High-risk merchants will also be subject to rolling reserves. These reserves can be as high as 50% of all monthly transactions. Furthermore, depending on the issuing bank and the merchant processor, funds can be held for up to 180 days after a merchant account is closed.

Another drawback for some high-risk merchants is chargebacks. Some consumers of subscriptions or free trials often resort to chargebacks as their form of canceling services after having missed important deadlines to cancel service. The merchant can defend themselves against such chargebacks. However, merchants are still stuck with the chargeback fees. Also, the more chargebacks such merchants have, the higher their risk profile, and subsequently, their processing rates.

High-risk merchants can also be subject to higher fees, such as PCI compliance fees, Non-compliance fees, or additional costs to comply with more stringent measures to reduce processing fees to a more manageable level.

Steps merchants can take to mitigate their riskiness

Merchants should focus on finding a payment processor that understands their business and industry niche. Such merchant processors have already implemented the appropriate compliance tools while staying abreast of the latest technology.

Some technologies merchants should (more often a must) incorporate include;

3-D Secure – is an online authentication protocol for card not present transactions in conjunction with that transaction’s financial authorization. This additional layer of security is offered by all payment networks and can be incorporated into merchants’ payment processing by default.

Tokenization – is a storage method of securing data that is being used to process a payment. It simply takes essential data needed for payment processing and replaces that with a string of numbers.
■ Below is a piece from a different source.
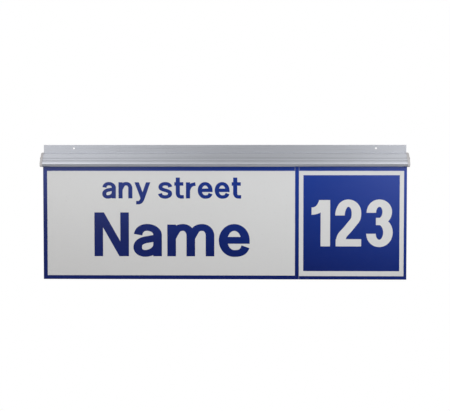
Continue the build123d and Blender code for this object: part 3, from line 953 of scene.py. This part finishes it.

BIN checkers – merchants should ensure that the card details used in transactions are legitimate before processing payments. BIN (Bank Identification Number) is the first six digits in a credit or debit card number representing the issuing bank of the card. As a result of the BIN check, the credit card processor can quickly and securely establish the origin of consumer funds and process the transaction.

PCI Compliance functionality – this is a necessity for high-risk merchants to store cardholder data securely. Suppose a high-risk merchant offers eCommerce or subscription-based solutions. In that case, they should use a payment gateway that has PCI compliance capabilities built into their code where the consumer data is encrypted and securely stored. This capability can eliminate the need for consumers to re enter their payment info again if the payment gateway is equipped with this feature.

It is important to understand that high-risk classification isn’t necessarily a deal breaker to get a merchant account. Yes, it makes many merchant account providers more cautious, but it’s not the end of the world. Merchants should understand that high-risk is a specific risk category, and there are multiple reasons by issuing banks may classify merchants in that category. There are steps merchants can take to showcase how they mitigate the risk inherent for the type of niche industries they operate in. That can help in getting approved for a merchant account and minimize processing costs.